Não haverá abrigo, pois, para interpretações equivocadas de que sendo fundamentalmente direitos privados o Estado deva se apartar das questões relativas à gestão coletiva de direitos autorais, notadamente, na área de execução musical. Foi-se o tempo da interpretação territorial, da aplicação legal restrita aos titulares nacionais. Como já sinalizou, inclusive, a própria radiodifusão por satélites a despeito dos problemas hoje originários pela utilização de obras protegidas no chamado ambiente digital.

Afirmamos, em artigo anterior, nossa opinião de que nenhuma estratégia de desenvolvimento sustentável no Brasil poderia prescindir do direito autoral como instrumento fundamental para suas empresas de bens culturais e instituições de pesquisa e desenvolvimento tecnológico.

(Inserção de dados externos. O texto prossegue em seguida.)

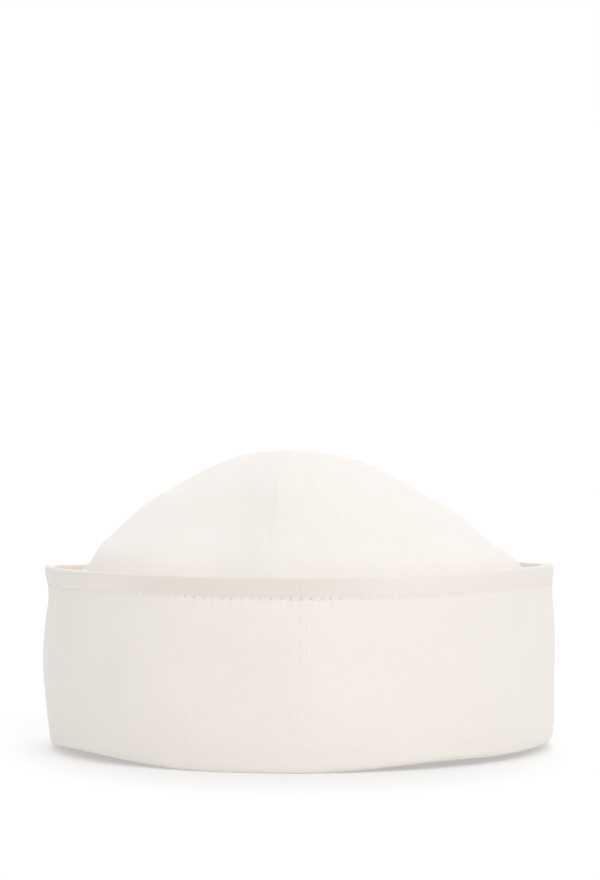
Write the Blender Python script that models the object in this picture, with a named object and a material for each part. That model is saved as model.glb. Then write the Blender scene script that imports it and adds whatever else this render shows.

A tutela administrativa no processo de globalização, ao qual os países em desenvolvimento estão sendo instados a participar, não deve pretender obviamente substituir o acesso à tutela civil e penal. Cremos, todavia, de importância crucial a existência de um órgão administrativo que tivesse a incumbência de solucionar pendências e litígios, aclarar dispositivos legais e propiciar aos titulares uma alternativa de fiscalização - a par daquelas previstas no ordenamento jurídico atual - para melhorar a transparência e funcionamento do sistema de gestão coletiva de direitos, assim como incentivar a adoção de mecanismos para a qualificação da doutrina e jurisprudência brasileira, face a indigência do ensino de direito autoral nas universidades do País.

Finalmente, uma tutela administrativa adequada instrumentalizará o Estado na competência que lhe cabe como negociador de novos instrumentos internacionais na área da propriedade intelectual, onde se observa estreita vinculação deste tema com as normas que regulam o comércio internacional. Acreditamos que a regulamentação da tutela administrativa na área autoral também proverá o País do que o embaixador Celso Lafer chamou de "aparelhagem integrada do Brasil", no sentido de que se tenha agilidade e aproveitamento das oportunidades e desafios no processo negociador junto às organizações internacionais relacionadas com a questão da propriedade intelectual.